§ **What needs to be done**
Starting at the line with "for side_name in" and stopping at the line with "from collections import namedtuple", repeat each line exactly. Include both and omit the rest.

§ **Collected material**
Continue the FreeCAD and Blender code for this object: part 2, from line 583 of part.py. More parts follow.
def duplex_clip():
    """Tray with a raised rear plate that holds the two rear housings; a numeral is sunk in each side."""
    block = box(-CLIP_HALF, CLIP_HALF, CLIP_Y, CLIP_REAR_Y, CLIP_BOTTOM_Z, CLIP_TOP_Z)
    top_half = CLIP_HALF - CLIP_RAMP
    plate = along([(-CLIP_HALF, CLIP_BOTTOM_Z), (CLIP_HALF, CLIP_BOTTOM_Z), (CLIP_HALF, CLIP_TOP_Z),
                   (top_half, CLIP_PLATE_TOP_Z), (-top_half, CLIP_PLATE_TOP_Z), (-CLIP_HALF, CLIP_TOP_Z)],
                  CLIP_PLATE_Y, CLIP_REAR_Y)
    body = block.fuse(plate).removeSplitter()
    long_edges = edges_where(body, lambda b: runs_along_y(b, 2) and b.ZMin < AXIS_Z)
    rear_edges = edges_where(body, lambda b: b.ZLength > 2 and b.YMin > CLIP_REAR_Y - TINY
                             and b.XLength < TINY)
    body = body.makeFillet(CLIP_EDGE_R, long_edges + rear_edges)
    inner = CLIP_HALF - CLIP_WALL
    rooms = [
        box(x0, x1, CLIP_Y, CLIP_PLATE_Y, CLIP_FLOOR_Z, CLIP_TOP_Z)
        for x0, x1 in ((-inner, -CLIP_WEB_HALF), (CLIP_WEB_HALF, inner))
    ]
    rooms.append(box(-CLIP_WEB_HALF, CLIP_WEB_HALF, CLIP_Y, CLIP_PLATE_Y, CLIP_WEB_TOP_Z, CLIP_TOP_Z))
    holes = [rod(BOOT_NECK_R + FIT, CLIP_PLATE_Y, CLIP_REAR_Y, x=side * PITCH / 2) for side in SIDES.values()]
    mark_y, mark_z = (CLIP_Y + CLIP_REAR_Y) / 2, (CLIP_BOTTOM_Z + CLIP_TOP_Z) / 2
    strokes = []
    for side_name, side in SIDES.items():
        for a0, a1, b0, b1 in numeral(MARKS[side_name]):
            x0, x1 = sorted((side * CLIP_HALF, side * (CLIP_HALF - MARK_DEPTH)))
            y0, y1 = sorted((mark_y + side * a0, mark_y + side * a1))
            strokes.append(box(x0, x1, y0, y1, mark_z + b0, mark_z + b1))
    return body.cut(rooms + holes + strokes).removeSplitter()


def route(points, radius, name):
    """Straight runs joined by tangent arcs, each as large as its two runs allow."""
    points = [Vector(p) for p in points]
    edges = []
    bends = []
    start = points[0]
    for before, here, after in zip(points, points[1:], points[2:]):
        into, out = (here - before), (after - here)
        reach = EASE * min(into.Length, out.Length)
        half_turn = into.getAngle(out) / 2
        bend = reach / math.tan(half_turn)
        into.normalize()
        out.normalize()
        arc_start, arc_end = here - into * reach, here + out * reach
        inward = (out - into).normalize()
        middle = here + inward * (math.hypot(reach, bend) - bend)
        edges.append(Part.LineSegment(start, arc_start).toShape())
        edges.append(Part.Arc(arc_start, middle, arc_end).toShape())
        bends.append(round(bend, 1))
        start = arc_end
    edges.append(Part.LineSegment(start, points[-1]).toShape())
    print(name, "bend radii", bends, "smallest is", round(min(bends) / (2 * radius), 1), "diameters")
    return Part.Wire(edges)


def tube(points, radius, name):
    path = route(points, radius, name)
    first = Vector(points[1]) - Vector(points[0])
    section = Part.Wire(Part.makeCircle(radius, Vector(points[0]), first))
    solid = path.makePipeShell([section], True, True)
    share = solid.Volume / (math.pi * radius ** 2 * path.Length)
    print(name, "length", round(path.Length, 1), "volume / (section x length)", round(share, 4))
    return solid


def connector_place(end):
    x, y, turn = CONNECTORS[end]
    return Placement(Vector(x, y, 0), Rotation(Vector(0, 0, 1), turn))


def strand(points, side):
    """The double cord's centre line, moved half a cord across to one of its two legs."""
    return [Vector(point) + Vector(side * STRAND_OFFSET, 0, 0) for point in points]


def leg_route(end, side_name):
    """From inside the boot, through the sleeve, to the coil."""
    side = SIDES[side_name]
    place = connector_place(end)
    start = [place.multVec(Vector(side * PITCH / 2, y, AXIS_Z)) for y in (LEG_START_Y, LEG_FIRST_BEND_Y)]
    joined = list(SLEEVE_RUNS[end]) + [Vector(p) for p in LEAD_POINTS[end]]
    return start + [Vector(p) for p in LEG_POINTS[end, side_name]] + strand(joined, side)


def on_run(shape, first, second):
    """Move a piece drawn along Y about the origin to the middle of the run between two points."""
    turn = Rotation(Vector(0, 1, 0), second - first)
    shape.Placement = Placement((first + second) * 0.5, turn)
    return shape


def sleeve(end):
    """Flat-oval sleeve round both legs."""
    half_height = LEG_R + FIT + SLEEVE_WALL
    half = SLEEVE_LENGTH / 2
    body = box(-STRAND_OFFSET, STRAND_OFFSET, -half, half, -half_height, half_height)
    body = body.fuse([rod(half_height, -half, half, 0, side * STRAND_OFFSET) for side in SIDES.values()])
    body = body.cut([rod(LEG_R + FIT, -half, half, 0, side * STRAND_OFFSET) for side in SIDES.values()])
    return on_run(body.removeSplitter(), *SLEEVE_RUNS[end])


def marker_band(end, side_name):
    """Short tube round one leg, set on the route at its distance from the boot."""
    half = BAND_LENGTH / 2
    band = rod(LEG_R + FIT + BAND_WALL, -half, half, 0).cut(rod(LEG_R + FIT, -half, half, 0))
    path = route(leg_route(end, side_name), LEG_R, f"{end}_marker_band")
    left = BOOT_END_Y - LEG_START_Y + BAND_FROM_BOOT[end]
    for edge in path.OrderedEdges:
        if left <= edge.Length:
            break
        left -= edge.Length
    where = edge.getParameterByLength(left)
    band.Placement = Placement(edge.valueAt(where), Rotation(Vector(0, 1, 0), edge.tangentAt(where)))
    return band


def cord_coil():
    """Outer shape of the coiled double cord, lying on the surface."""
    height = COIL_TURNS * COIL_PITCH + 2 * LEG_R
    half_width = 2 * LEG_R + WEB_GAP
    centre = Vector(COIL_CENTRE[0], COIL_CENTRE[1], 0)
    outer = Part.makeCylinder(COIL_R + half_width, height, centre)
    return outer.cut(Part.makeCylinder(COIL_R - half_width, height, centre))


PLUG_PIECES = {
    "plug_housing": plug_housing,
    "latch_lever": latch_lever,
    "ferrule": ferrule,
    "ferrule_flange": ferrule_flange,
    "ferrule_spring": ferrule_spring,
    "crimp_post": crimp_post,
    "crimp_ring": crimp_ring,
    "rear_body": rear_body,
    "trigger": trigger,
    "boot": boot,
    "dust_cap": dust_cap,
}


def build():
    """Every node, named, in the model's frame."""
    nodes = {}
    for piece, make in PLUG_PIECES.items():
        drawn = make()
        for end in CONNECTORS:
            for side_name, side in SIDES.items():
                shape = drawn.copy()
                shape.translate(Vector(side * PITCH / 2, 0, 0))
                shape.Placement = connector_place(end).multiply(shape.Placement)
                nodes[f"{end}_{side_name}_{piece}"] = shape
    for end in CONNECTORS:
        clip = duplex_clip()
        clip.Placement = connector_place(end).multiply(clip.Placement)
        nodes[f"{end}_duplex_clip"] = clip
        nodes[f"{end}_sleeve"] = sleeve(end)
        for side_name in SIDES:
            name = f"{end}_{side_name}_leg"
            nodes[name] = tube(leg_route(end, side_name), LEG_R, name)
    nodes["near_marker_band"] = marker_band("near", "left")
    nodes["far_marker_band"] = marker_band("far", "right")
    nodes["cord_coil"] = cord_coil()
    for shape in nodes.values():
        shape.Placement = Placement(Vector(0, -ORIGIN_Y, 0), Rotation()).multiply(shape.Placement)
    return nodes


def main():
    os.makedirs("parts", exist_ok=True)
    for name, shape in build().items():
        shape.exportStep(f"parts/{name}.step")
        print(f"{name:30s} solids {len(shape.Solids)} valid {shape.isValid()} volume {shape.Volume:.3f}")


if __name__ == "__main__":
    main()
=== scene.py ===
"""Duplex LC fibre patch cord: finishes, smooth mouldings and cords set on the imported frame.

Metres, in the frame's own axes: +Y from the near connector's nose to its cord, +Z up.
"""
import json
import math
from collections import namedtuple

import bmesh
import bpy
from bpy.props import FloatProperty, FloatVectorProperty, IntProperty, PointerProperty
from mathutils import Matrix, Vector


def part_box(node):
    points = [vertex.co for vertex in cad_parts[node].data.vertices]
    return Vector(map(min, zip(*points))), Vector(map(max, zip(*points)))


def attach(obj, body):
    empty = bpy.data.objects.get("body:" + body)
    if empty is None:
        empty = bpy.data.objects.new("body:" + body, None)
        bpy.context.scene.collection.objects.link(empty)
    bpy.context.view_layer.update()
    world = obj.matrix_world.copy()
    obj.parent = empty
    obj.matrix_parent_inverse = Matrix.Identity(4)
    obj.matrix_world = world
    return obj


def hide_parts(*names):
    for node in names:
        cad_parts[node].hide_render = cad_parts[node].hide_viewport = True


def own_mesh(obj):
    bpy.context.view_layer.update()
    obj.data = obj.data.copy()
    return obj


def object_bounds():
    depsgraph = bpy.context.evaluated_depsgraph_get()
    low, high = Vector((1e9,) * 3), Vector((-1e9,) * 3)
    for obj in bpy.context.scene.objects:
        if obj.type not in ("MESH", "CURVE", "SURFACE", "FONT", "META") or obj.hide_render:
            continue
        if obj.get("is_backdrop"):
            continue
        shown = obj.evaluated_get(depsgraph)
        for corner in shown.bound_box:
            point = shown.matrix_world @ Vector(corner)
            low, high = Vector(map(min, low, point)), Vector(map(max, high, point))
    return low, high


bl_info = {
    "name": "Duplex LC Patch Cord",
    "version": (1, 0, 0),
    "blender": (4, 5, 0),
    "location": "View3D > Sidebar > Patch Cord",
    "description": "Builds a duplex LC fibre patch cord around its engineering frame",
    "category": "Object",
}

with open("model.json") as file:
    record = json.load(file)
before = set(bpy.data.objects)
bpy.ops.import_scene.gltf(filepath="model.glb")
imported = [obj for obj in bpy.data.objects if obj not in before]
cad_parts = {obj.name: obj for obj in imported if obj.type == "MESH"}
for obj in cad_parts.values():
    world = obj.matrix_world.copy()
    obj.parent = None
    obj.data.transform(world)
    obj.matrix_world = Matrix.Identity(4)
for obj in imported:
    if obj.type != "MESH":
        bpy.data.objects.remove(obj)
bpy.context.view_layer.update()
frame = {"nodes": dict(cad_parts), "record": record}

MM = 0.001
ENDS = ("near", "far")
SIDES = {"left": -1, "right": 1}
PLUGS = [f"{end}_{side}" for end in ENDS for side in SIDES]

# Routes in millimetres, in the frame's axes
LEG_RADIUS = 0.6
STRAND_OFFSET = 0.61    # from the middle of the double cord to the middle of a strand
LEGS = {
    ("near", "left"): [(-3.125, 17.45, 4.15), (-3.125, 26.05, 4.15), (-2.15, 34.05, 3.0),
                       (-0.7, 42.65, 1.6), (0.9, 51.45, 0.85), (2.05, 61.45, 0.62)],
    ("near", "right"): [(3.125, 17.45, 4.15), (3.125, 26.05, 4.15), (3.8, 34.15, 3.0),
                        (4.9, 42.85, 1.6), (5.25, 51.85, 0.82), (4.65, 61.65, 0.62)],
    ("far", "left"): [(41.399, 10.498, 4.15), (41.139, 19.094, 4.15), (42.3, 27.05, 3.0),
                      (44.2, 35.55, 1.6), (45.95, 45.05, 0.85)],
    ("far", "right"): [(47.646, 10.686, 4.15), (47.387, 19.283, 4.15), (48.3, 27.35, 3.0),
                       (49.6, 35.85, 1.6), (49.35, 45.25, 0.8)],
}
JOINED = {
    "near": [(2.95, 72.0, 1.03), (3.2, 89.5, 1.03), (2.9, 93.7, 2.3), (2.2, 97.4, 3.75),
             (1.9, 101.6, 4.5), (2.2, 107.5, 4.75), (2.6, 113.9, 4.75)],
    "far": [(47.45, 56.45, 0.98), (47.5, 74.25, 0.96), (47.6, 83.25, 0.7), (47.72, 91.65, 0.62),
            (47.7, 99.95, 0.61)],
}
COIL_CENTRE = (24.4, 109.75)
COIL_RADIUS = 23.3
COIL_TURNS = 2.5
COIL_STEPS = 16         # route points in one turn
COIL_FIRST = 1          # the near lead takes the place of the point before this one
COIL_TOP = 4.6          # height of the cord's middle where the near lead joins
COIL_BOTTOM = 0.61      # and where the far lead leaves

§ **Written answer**
        for side_name in SIDES:
            name = f"{end}_{side_name}_leg"
            nodes[name] = tube(leg_route(end, side_name), LEG_R, name)
    nodes["near_marker_band"] = marker_band("near", "left")
    nodes["far_marker_band"] = marker_band("far", "right")
    nodes["cord_coil"] = cord_coil()
    for shape in nodes.values():
        shape.Placement = Placement(Vector(0, -ORIGIN_Y, 0), Rotation()).multiply(shape.Placement)
    return nodes


def main():
    os.makedirs("parts", exist_ok=True)
    for name, shape in build().items():
        shape.exportStep(f"parts/{name}.step")
        print(f"{name:30s} solids {len(shape.Solids)} valid {shape.isValid()} volume {shape.Volume:.3f}")


if __name__ == "__main__":
    main()
=== scene.py ===
"""Duplex LC fibre patch cord: finishes, smooth mouldings and cords set on the imported frame.

Metres, in the frame's own axes: +Y from the near connector's nose to its cord, +Z up.
"""
import json
import math
from collections import namedtuple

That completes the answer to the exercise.